二人で病院を出ると、すぐに名取がこちらを向いた。
「そういえば、治ってた?」
「そういえばって……。ああ、治ってたよ」
「そっか、良かった」
にっこりと笑う名取。俺はその笑みに吸い込まれそうな気がした。
「ちょっとそこで待ってて」
名取はそう言うと、俺を病院の入り口に立たせたまま少し先の方へ小走りで向かった。鞄を下ろして何やらごそごそやったかと思うと、カメラを取り出してその場でくるっとこちらに振り返る。
「はい。笑って」
急に言われた俺は、なんとかぎこちない笑みを浮かべた。そんな俺を何度か撮影した後、名取は納得がいかないというように首を捻った。
「もうちょっと良い顔してよ。一応怪我が治った記念なんだから」
「そんなこと言われてもなあ……。というか、なんで俺だけ?どうせだし名取も映ろうぜ」
「え?」
名取は目を丸くした。彼女が驚くところを見たのは初めてだ。なんだろう、鼻を明かしてやったぜという謎の達成感がある。
「え、じゃないよ。ほら」
俺は名取に近づき、彼女の腕を取った。そして、さっきまで自分のいたところに彼女を連れて行く。名取も特に抵抗しなかった。
「でも、このカメラ自撮りに向いてないよ。重いから片手だとブレちゃうし」
「じゃ、スマホで」
俺はズボンのポケットからスマホを取り出した。ホームボタンを押して画面ロックを解除すると、カメラアプリを起動して名取に渡す。
「私で良いの?」
「だって、俺がとるよりかは絶対上手いでしょ」
「……分かった」
名取はこくっと頷くと、スマホを体からできるだけ引き離した。二人とも画面に入るように、こちらに身を寄せてくる。彼女の髪の先が、俺の肩にさらりと触れた。

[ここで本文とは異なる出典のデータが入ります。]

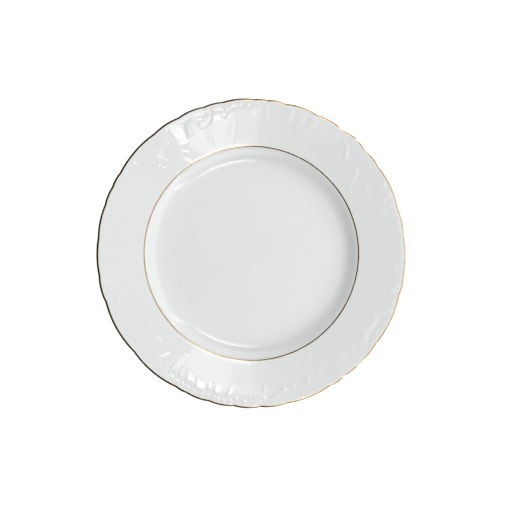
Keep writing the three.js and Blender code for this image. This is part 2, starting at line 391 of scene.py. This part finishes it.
rings = []  # (kind, radius, z): kind f fine, c coarse
for r in (12, 28, 44, 56, 62, 65, 67, 69, 71, 73, 74.5, 75.8, 76.8, 77.6, 78.3, 79.0, 79.7, 80.4, 81.2, 82.1, 83.0, 84.0, 85.0, 86.0,
          87.0, 87.8, 88.5, 89.1, 89.7, 90.3, 90.9, 91.5, 92.1):
    rings.append(("c", r, float(TOP(r))))
r = 93.0
while r < 103.5:
    rings.append(("f", r, float(TOP(r))))
    r += 1.1
while r < 126.7:
    rings.append(("f", r, float(TOP(r))))
    r += 0.5
rings.append(("f", 127.2, flange(127.2) + 0.03))
for r, z in lip_top + lip_low:
    rings.append(("f", r, z))
for r in (127.2, 125.4):
    rings.append(("f", r, float(under(r))))
for r in (122.5, 119, 115, 110, 105, 100, 96.5, 94, 92, 90.3, 88.7, 87.1, 85.5, 84, 82.5, 81, 79.6, 78.5):
    rings.append(("c", r, float(under(r))))
# foot ring: fillet, outer wall, rounded edges, flat contact band, inner wall, recess
for r, z in [(77.6, 2.36), (77.15, 2.12), (76.85, 1.7), (76.55, 1.1), (76.3, 0.6), (76.05, 0.28), (75.85, 0.1), (75.55, 0.0)]:
    rings.append(("c", r, z))
for r, z in [(75.1, 0.0), (74.1, 0.0), (73.1, 0.0), (72.65, 0.0), (72.35, 0.1), (72.1, 0.3), (71.8, 0.7), (71.4, 1.25), (70.95, 1.75),
             (70.4, 2.1), (69.6, 2.3), (68.3, 2.38), (64, 2.4), (50, 2.42), (30, 2.45), (12, 2.46)]:
    rings.append(("c", r, z))

verts, faces, starts = [], [], []
for kind, r, z in rings:
    starts.append(len(verts))
    deg = fine_deg if kind == "f" else coarse_deg
    x, y, lift = ring_xy(r, deg)
    verts.extend(zip(x, y, z + lift))
verts = np.array(verts)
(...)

カシャ、という音を何度かさせた後で、名取はスマホを俺に返してきた。
「どう?」
彼女が顔を寄せてくる中、俺は今彼女の撮った写真を確認する。病院の入り口を背にして二人が写ったものが、確かにそこにはあった。というか……。
「ははっ」
写真の中の名取を見た俺は、思わず笑いをこぼしてしまった。現実の彼女は、横で眉根を寄せている。
「何かおかしい?」
「だって、真顔すぎるでしょ。これ」
「仕方ないでしょ。緊張してたから」
「まじ?」
俺はぎょっとして名取の顔を見た。彼女はいつも通りの表情でこちらを見返してくる。まったくもって分かりづらい顔だな、本当に。村山先生の言ってた通りだ。
でも、その分かりづらい表情の中に、ちょっとだけ彼女の気持ちを垣間見た気が俺はした。俺の勘違いじゃなければ、そのとき彼女は楽しそうにしていたのだった。